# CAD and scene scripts
########################################
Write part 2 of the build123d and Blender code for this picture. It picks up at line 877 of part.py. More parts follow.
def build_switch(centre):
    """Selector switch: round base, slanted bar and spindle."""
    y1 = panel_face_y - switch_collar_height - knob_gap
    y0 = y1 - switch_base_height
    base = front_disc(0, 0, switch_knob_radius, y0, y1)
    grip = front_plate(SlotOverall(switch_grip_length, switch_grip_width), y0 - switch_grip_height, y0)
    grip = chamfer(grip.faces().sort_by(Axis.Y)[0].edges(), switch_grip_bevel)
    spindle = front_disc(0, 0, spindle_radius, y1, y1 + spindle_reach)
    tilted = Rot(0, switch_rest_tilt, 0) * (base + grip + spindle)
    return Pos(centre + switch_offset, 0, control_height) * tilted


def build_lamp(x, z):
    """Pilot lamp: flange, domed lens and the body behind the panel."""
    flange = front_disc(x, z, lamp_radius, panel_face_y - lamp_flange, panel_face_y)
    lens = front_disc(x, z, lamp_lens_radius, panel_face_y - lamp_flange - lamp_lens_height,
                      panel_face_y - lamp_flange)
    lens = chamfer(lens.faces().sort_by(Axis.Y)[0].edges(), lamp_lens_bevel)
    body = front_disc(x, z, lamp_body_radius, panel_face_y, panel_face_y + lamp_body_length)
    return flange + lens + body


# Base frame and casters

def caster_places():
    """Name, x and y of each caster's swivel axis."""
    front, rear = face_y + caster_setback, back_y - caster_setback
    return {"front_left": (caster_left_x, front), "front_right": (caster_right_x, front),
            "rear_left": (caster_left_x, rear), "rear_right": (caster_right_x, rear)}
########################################
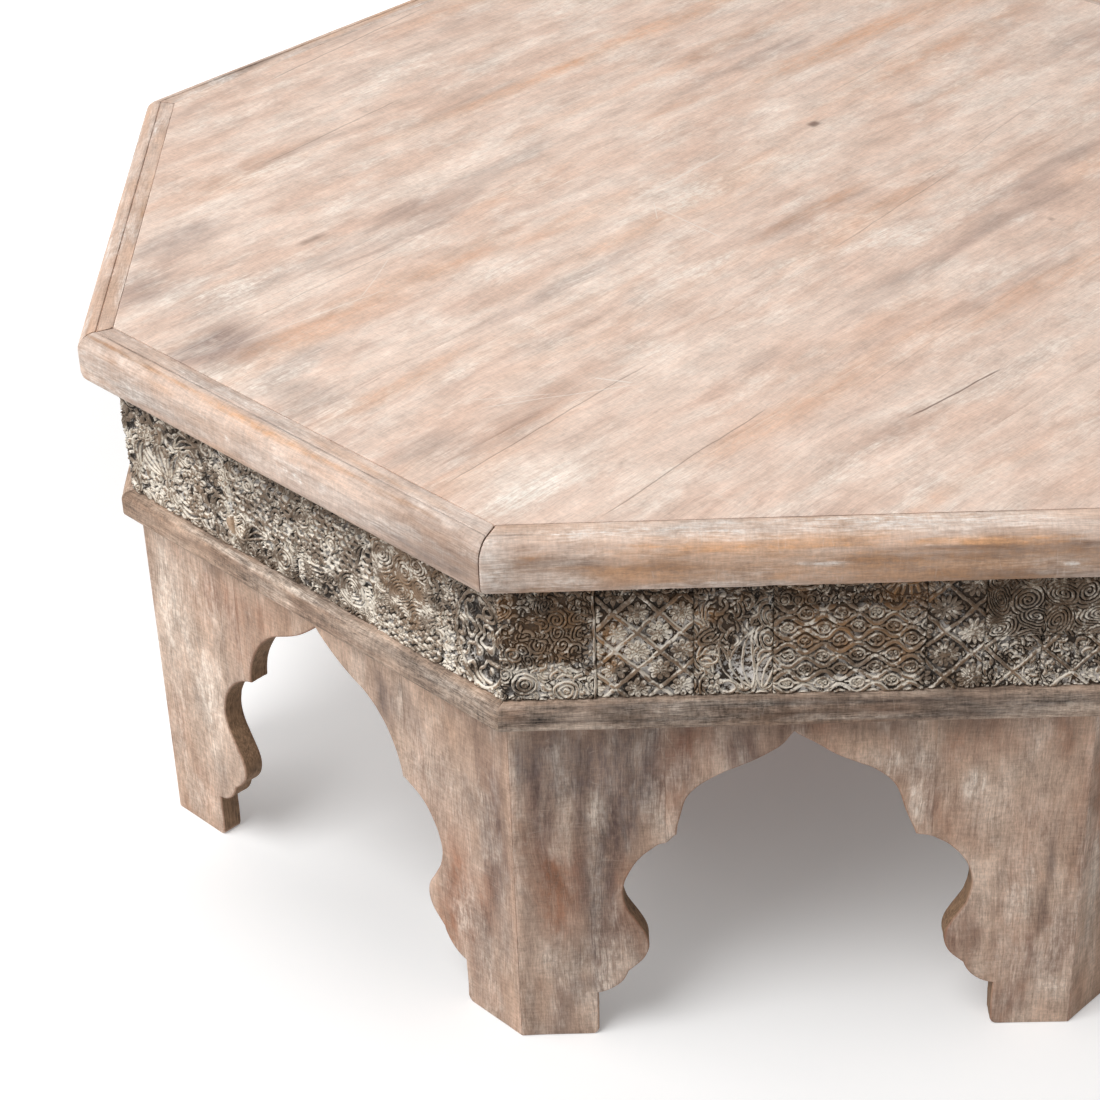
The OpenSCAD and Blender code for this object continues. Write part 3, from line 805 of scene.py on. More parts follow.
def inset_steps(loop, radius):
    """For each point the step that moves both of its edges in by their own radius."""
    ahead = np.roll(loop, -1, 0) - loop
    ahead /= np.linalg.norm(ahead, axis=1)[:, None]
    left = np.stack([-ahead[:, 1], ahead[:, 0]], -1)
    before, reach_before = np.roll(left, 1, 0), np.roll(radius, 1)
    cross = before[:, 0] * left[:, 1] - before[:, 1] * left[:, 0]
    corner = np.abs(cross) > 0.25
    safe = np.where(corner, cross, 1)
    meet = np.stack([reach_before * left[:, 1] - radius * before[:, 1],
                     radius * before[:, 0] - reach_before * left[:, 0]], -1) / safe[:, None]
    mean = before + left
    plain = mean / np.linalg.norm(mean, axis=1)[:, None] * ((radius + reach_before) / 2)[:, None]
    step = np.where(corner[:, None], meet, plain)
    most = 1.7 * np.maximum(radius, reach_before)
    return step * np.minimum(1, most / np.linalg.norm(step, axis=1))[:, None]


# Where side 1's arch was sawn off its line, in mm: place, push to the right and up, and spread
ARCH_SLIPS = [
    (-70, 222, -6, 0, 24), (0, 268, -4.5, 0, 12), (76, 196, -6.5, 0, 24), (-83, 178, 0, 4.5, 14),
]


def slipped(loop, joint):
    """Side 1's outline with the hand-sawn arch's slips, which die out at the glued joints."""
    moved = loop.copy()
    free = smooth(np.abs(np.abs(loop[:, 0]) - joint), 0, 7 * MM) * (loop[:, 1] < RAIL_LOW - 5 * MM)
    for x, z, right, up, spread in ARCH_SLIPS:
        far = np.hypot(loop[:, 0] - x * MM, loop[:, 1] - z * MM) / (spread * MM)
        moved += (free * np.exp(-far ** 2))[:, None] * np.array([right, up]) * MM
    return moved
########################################
# WRITTEN EXERCISE
Above are the entries. Quote exactly the lines from the one bearing "Write part 2" through the one bearing "return Pos(centre +".

# EXERCISE OUTPUT
Write part 2 of the build123d and Blender code for this picture. It picks up at line 877 of part.py. More parts follow.
def build_switch(centre):
    """Selector switch: round base, slanted bar and spindle."""
    y1 = panel_face_y - switch_collar_height - knob_gap
    y0 = y1 - switch_base_height
    base = front_disc(0, 0, switch_knob_radius, y0, y1)
    grip = front_plate(SlotOverall(switch_grip_length, switch_grip_width), y0 - switch_grip_height, y0)
    grip = chamfer(grip.faces().sort_by(Axis.Y)[0].edges(), switch_grip_bevel)
    spindle = front_disc(0, 0, spindle_radius, y1, y1 + spindle_reach)
    tilted = Rot(0, switch_rest_tilt, 0) * (base + grip + spindle)
    return Pos(centre + switch_offset, 0, control_height) * tilted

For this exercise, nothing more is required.